Never trust a religious psychiatrist

By Dan Lee on November 6, 2009 in The Rabbit Hole

The shooter was first dead and then he was alive and stable.  There were three shooters and then there was one.  The picture gradually clarified into the face of a Palestinian man who is a member of the Muslim faith whose family tried to dissuade him from going into the army.  They had a bad feeling about it.  ”They call us camel jockeys and sand niggers.”

But he went anyway and got through medical school and became a psychiatrist, and then he wanted out, because the deployment to Iraq or Afghanistan caused him a lot of cognitive dissonance.  If he was the object of disrespect because he’s an Arab, and if he doesn’t want to cut himself off from his mythology as an Arab man … well, you get the idea.   Joseph Campbell said that a culture, or civilization, can survive anything except the loss of its underlying myth.  America can survive anything except Americans who can’t tolerate the loss of their previous underlying myth.

In America we make a deal with people.  In exchange for the primacy of the myths they bring with them from  their old world, we give them a new mythology, which can be found at the barber shop.  You get your hair cut according to when you came in. Now men go to salons and have an appointment so the analogy doesn’t hold up so well, but the traditional barber shop was the secret church of the American dream, and it’s alive everywhere you take your number and wait your turn, same as everyone else.  No cutting to the front of the line, even if you’re the archduke.

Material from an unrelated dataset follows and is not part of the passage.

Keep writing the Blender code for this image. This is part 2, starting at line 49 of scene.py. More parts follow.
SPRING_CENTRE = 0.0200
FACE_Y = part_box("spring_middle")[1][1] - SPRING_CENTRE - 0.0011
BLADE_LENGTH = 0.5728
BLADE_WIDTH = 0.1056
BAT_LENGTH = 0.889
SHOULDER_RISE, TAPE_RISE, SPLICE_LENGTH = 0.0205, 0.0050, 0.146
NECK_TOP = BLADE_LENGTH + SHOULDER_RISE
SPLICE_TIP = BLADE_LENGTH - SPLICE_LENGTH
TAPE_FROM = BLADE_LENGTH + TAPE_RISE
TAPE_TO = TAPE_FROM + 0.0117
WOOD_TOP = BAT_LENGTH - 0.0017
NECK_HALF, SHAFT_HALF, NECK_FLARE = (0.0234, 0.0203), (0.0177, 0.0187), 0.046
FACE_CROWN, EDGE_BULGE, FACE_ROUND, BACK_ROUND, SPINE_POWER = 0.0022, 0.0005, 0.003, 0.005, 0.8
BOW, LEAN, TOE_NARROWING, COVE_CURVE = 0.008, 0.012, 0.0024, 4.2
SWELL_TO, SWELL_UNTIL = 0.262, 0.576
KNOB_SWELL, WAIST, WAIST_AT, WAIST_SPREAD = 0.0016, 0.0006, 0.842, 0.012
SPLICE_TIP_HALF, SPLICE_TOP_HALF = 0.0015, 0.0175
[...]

And all the time,  we’re trying to keep this alive so that we have something real to trade for these other mythologies.  Freedom is an abstract.  To one person freedom means being armed with enough firepower to take out an aviary, while to another it means accepting a high level of violence and homicide in exchange for the support of the munitions manufacturers and their lobbyists.  Sometimes they’re the same person, like Dick Cheney for example.  But having the right of habeas corpus is real, and so is the right to eat lunch without becoming a two dimensional character in somebody else’s ideological nightmare.

Obviously this Palestinian psychiatrist was smart enough to get through medical school, and he was promoted to Major.  It was expected that he had traded in the old country’s mythology for his American Dream  of a place where there’s not much point in praying five times a day to a god with way too much time on his hands.  ”I’m sorry, an omelet is made with potatoes, not tomatoes.”   A god who’s got it all set in stone has an obvious propensity to turn everything into stone, and if you make spirit solid it isn’t spirit anymore.

If god  becomes one of those old people who use the bank teller as a social life, business comes to a halt and things fall apart.  In America we have potentially elevated the citizen to a level once accessible only to kings, where the man and the god are the same size, and can finally see eye to eye.

With that kind of relationship you can get some practical information, such as, “Never trust a religious psychiatrist,” and, “If an Arab really doesn’t want to go to fight Arabs, don’t send him, especially if he’s a psychiatrist.  Didn’t anybody here read Catch 22?”